Just when I was starting to mend the relationship with my two oldest children, I made things worst. Now they won't talk to me. Whenever I can not think about them for long because the cold pain of evil, sinful self hurts to much.

The list goes on and on. I need intervention. I have had intervention in the past.

Teen Challenge. After a year in the program, I went to school and stayed there for another three years. Then I thought I was getting into a good relationship, but it turned lustful and it went downhill from there. I didn't have the intestinal fortitude to get out of it before it was to late.

Another step, I can't move. My body is shaking so bad. Just lifting my right leg up and putting my foot down in front of the left one is taking so my effort. I can't stop shaking!

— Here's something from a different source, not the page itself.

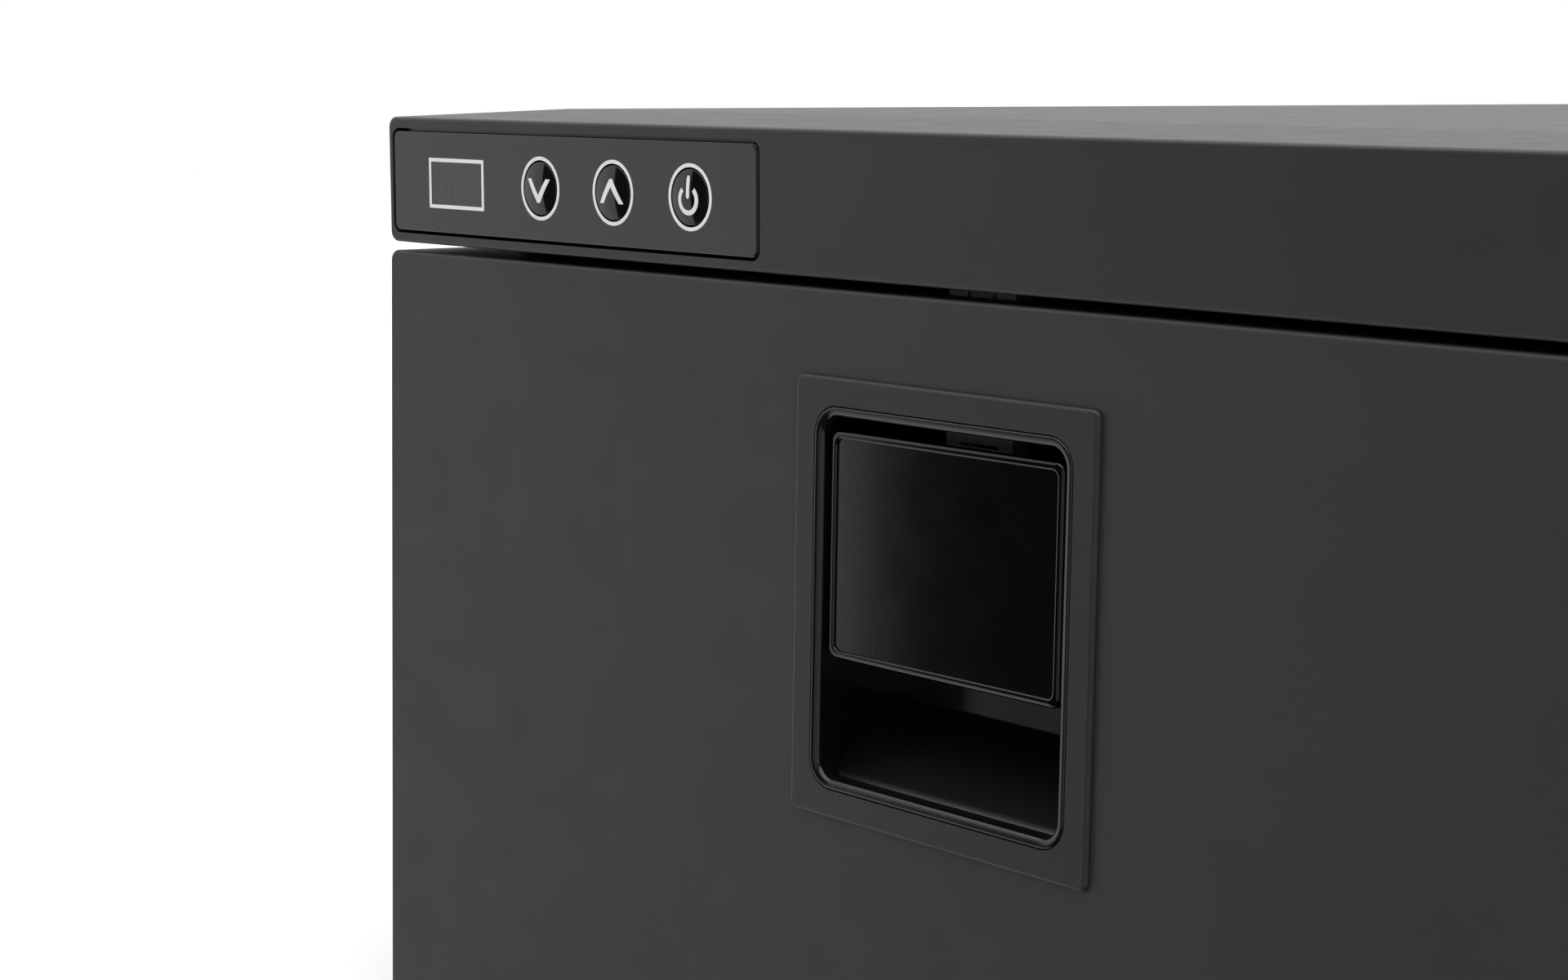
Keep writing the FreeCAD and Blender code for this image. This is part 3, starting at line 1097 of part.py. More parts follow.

Saturday, January 26, 2008

Walking The Lonely Road

It is winter in the high desert of northern Nevada. I am maybe 50 miles north of Winnemucca on highway 95. There is not a car insight no matter which way I look.

The cold January wind has dropped the air temperature at least 20 degrees. My fingers were numb hours ago. My ears sting in pain even though my head is wrapped with an old flannel shirt. I dare not look at the ends of my fingers. I lost feeling of them some time back.

There is no place to go except to just walk north. Step, step, one foot in front of another. Left, right, left, right. each step is a deliberate effort. I dare not stop. If I did the cold and loneliness would over take me.

I looked up at the mountains, they are so far way. I will never reach them before night fall. I don't know where I will be at night fall. But I can not give up.

I fix my eyes on the mountains above where the road ends ahead of me. That is not where I am going. Where I am going is many many miles on the other side of those mountains.

Burrrr, the cold is penetrating the layers of shirts, sweaters, and jacket that I have wrapped around me. I never thought I could feel the cold like I am right now.

I can't think about the cold or the loneliness. I must keep walking no matter what I am feeling. I must reach those mountains before it gets dark. If I don't I do not know what I will do.